The Official Committee of Unsecured Creditors (the “Committee”) filed separate adversary proceedings against the Defendants, alleging breach of contract, turnover, avoidance of a preferential transfer, violation of the automatic stay and claims disallowance.  The Defendants each filed a motion to dismiss arguing in part that given the foreign aspects of the transactions at issue in the complaints, the claims should be dismissed based on the presumption against extraterritoriality and the principle of international comity.

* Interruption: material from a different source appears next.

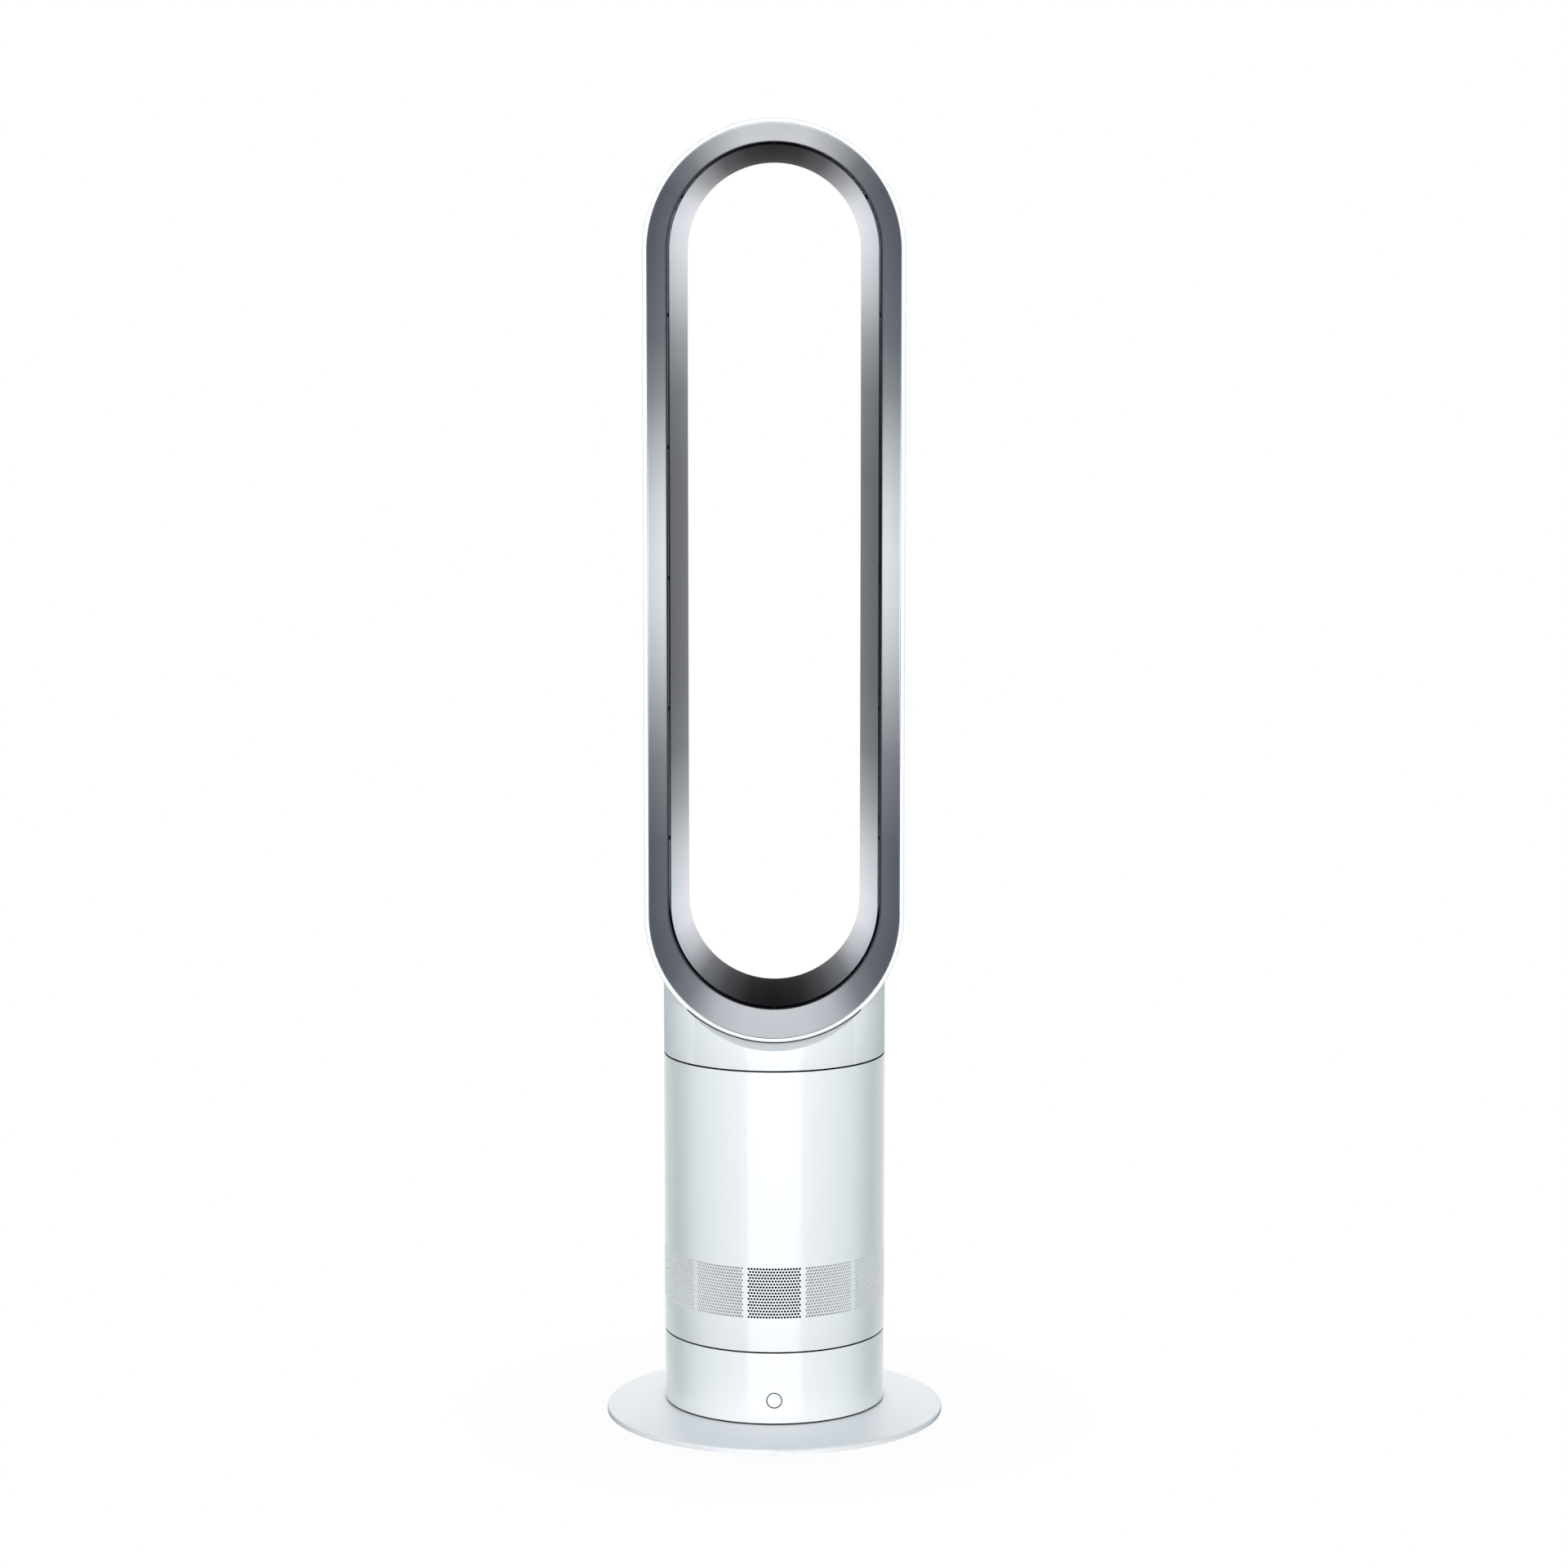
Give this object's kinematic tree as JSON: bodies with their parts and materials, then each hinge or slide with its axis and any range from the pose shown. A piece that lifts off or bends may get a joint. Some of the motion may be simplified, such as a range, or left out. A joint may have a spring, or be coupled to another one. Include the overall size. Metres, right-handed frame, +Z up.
{
  "type": "bladeless fan",
  "caption": "Tall bladeless tower fan: slotted stadium-shaped air loop on a round perforated body that swings on a base with a wide foot plate.",
  "frame": {"origin": "middle of the foot plate, on the surface that the fan stands on", "axes": "+Z up along the swing axis, -Y out of the front of the loop, +X to the right seen from the front"},
  "size_m": [0.263, 0.263, 1.0069],
  "materials": {
    "white_gloss": "glossy moulded white",
    "pale_plate": "glossy pale grey",
    "bright_silver": "mirror-like metallic silver",
    "dark_plastic": "matt moulded dark grey",
    "grey_plastic": "matt moulded grey",
    "ivory_plastic": "satin acetal",
    "black_rubber": "matt rubber",
    "dark_foam": "open-cell foam",
    "circuit_green": "solder-masked board",
    "steel": "plain steel",
    "brass": "machined brass",
    "copper": "enamelled copper wire"
  },
  "bodies": {
    "base": {"base_plate": "pale_plate", "foot_pads": "black_rubber", "plate_screws": "steel", "base_chassis": "dark_plastic", "base_housing": "white_gloss", "power_board": "circuit_green", "control_board": "circuit_green", "button_switch": "dark_plastic", "cord_gland": "black_rubber", "oscillation_motor": "steel", "motor_screws": "steel", "slide_ring": "ivory_plastic", "retaining_clip": "steel"},
    "button": {"power_button": "white_gloss"},
    "pinion": {"drive_pinion": "brass"},
    "turret": {"pivot_bush": "ivory_plastic", "turntable": "dark_plastic", "ring_gear": "ivory_plastic", "casing_screws": "steel", "body_casing": "white_gloss", "floor_foam": "dark_foam", "silencing_foam": "dark_foam", "intake_bellmouth": "grey_plastic", "impeller_housing": "grey_plastic", "isolation_mounts": "black_rubber", "air_seal": "black_rubber", "diffuser_vanes": "grey_plastic", "motor_bucket_lower": "dark_plastic", "motor_bucket_upper": "dark_plastic", "motor_stator": "steel", "motor_coils": "copper", "bearing_lower": "steel", "bearing_upper": "steel", "driver_board": "circuit_green", "outlet_duct": "grey_plastic", "collar_seal": "black_rubber", "nozzle_collar": "white_gloss", "nozzle_outer_shell": "white_gloss", "nozzle_front_duct": "bright_silver", "nozzle_rear_duct": "bright_silver", "slot_spacers": "dark_plastic", "turning_vanes": "grey_plastic"},
    "wheel": {"impeller": "dark_plastic", "rotor_magnet": "dark_plastic", "impeller_shaft": "steel"}
  },
  "joints": [
    {"name": "swing", "type": "hinge", "parent": "base", "child": "turret", "pos_m": [0, 0, 0.0676], "axis": [0, 0, 1], "range_deg": [-35, 35]},
    {"name": "pinion_spin", "type": "hinge", "parent": "base", "child": "pinion", "pos_m": [-0.03464, 0.02, 0.0565], "axis": [0, 0, 1], "range_deg": [-210, 210]},
    {"name": "wheel_spin", "type": "hinge", "parent": "turret", "child": "wheel", "pos_m": [0, 0, 0.17], "axis": [0, 0, 1], "continuous": true},
    {"name": "button_press", "type": "slide", "parent": "base", "child": "button", "axis": [0, 1, 0], "range_m": [0, 0.0008], "stiffness_N_per_m": 600}
  ],
  "couplings": [
    {"joint": "pinion_spin", "follows": "swing", "ratio": 6}
  ]
}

The Court’s Holding and Rationale

Judge Lane rejected the Defendants’ arguments and declined to dismiss the complaints.  In his opinion, Judge Lane relied on an earlier ruling by the United States District Court for the Southern District of New York where the District Court reversed the Bankruptcy Court’s dismissal of the Committee’s complaints for lack of personal jurisdiction.  The District Court ruled that the Defendants’ use of the New York correspondent bank accounts to receive funds from Arcapita met the threshold of minimum contacts necessary to exercise personal jurisdiction over them.  The District Court also held that the Committee’s avoidance claims under section 547 of the Bankruptcy Code arose from the use of the correspondent bank accounts.  With this prior ruling in mind, Judge Lane turned his attention to the issues of international comity and extraterritoriality.

Under the doctrine of international comity, nation states normally refrain from prescribing laws that govern activities connected with another state when the exercise of such jurisdiction is unreasonable.  Essentially, the doctrine is concerned with maintaining amicable working relationships between nations.  The decision whether to grant comity is a matter left to the court’s discretion, but the burden of proof is on the party asserting the applicability of the doctrine.

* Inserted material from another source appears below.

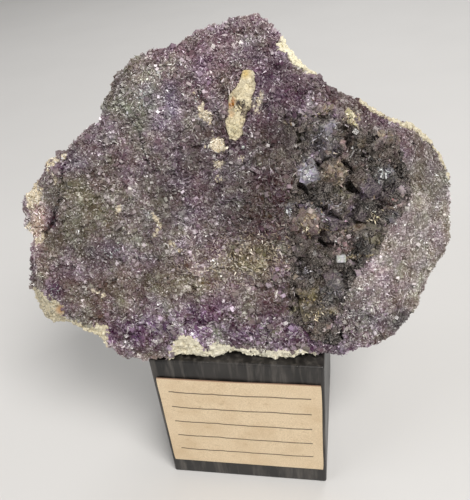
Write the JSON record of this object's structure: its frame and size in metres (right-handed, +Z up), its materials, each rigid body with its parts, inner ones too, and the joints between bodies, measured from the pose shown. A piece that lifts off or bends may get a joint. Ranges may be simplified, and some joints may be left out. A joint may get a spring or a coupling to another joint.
{
  "type": "fluorite specimen",
  "caption": "Lump of pale rock with a crust of tiny dark purple cube crystals and a hollow of larger ones, resting on a small black block with a cream paper label.",
  "frame": {"origin": "centre of the display block's bottom face", "axes": "+Z up, -Y out of the block's labelled face, which the specimen's front looks along as well"},
  "size_m": [0.0954, 0.0443, 0.1079],
  "materials": {
    "host_rock": "matte",
    "fluorite_crust": "satin",
    "hollow_crystals": "gloss",
    "display_block": "satin",
    "paper_label": "matte"
  },
  "bodies": {
    "root": {"host_rock": "host_rock", "fluorite_crust": "fluorite_crust", "hollow_crystals": "hollow_crystals", "display_block": "display_block", "paper_label": "paper_label"}
  },
  "joints": []
}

The Defendants argued that the Committee’s claims should be dismissed because there is a conflict between US bankruptcy law and the laws of Bahrain and that it would be unreasonable to apply US law in the present circumstances.  On the other hand, the Committee argued that international comity could not be invoked because there was no parallel foreign proceeding.  The Court rejected the Committee’s blanket prescription against applying international comity when no parallel proceeding exists.  Nonetheless, referring to the Restatement (Third) of Foreign Relations, the Court found that the factors set out in the Restatement weighed in favor of asserting jurisdiction and against abstention based on international comity.  In support of its conclusion, the Court noted the following:

  • The use by the Defendants of the correspondent bank accounts in the US and the prior ruling by the District Court that the receipt of the transferred funds using the New York correspondent bank accounts was at the heart of the causes of action asserted by the Committee.  Given the use of the US correspondent bank accounts, the Defendants could not reasonably be surprised to be litigating in the US.

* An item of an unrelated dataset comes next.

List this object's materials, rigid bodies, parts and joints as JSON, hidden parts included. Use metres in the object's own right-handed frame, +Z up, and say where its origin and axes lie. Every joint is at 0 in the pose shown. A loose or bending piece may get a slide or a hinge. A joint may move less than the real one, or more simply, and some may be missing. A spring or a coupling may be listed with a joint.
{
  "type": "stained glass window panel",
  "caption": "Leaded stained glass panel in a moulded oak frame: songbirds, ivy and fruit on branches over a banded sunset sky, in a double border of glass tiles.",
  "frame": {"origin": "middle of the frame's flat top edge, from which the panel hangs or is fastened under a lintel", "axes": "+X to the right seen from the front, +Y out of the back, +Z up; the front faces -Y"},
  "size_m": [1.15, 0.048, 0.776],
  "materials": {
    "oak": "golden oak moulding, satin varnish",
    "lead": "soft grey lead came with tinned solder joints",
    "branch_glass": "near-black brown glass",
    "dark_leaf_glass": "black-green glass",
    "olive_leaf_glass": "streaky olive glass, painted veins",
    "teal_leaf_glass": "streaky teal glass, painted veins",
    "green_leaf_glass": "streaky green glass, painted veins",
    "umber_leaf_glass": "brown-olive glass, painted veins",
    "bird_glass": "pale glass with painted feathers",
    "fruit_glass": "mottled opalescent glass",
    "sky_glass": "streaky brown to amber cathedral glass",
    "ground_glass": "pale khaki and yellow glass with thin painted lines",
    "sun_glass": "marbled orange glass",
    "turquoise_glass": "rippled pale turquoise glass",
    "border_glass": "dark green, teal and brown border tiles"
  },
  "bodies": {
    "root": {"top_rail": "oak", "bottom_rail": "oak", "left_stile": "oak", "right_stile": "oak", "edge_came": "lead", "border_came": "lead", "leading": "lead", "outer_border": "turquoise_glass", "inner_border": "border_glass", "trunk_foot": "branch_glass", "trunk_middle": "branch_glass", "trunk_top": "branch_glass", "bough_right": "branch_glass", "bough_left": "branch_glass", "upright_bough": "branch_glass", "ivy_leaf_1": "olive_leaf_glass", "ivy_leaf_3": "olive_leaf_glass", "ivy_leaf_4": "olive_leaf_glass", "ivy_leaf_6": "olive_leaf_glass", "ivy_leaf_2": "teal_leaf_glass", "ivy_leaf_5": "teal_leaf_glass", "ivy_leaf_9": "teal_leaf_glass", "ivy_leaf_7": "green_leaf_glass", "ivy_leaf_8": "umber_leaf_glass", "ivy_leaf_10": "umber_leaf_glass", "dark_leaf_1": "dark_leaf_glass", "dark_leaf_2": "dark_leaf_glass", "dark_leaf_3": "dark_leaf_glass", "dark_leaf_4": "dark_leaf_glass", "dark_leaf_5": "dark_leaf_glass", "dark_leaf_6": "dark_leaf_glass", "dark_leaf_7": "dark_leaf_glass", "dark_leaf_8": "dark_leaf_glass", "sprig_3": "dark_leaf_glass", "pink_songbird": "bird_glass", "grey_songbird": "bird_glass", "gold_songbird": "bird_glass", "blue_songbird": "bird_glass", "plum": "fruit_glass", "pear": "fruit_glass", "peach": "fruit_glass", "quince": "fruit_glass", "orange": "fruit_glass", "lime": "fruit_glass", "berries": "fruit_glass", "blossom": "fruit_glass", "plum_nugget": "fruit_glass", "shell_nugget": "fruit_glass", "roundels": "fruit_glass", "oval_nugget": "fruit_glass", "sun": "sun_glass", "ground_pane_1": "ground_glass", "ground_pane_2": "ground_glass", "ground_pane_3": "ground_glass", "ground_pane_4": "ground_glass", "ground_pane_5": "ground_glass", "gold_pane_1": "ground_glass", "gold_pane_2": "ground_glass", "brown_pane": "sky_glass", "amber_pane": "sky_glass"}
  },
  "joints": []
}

  • The potential application of Bahraini law did not mandate abstention since the Court is competent to apply foreign law.

  • The Bankruptcy Code sections at issue (sections 362, 542, 547 and 550) were designed to protect and pool the assets of a debtor’s estate for the benefit of all of its creditors, and are the “bedrock of the protections afforded to creditors under the Bankruptcy Code.”

  • There was no parallel foreign proceeding and it was questionable whether the Committee could obtain relief under Bahraini law.  This raised the “grave concern” that parties could do an “end run” around the Bankruptcy Code by simply having transfers made overseas beyond the reach of the US courts.

Similarly, the Court rejected the Defendants’ argument that the transfers at issue took place overseas and that there is no clear indication of Congressional intent for the sections of the Bankruptcy Code at issue in the complaints to be applied extraterritorially.  With regard to the avoidance claim under section 547 and the recovery claim under section 550, the Court focused on the initial transfers into the US bank accounts and concluded that the conduct touched and concerned the US in a sufficient manner to rebut the presumption against extraterritoriality of the Bankruptcy Code sections.  Key to the Court’s conclusion was the District Court’s prior holding that the transfers in New York are central to the Committee’s preference claim, as well as prior holdings by other courts that the use of bank accounts in the US is sufficient to displace the presumption against extraterritoriality of other US statutes.  With regard to the turnover and automatic stay claims under sections 542 and 362, respectively, the Court found that the worldwide definition of property of the estate under section 541, which underlies both claims, indicates Congress’s intention to apply these sections extraterritorially.

Conclusion

Judge Lane’s decision is certain to have a dramatic impact upon foreign defendants in chapter 11 adversary proceedings.  The opinion underscores just how difficult it is to argue that claims should be dismissed on international comity grounds or that sections of the Bankruptcy Code should not apply extraterritorially.  And while this case was unique in that the District Court had already found that the Defendants’ use of US correspondent bank accounts made them subject to personal jurisdiction in the United States, Judge Lane’s decision was not entirely dependent upon the District Court’s decision.  So, while the Supreme Court may have made it more difficult for US courts to exercise personal jurisdiction over foreign defendants (Daimler AG v. Bauman, 571 U.S. 20 (2014) (addressing general jurisdiction); Walden v. Fiore, 571 U.S. 12 (2014) (addressing specific jurisdiction)), Judge Lane’s decision in Arcapita removes an escape valve for those foreign defendants over whom the US courts have personal jurisdiction.  It will now be more difficult for those defendants to argue that the courts should abstain under principles of international comity, or that the courts should not apply key provisions of the Bankruptcy Code extraterritorially.  In other words, these foreign defendants may now have to litigate in the US courts.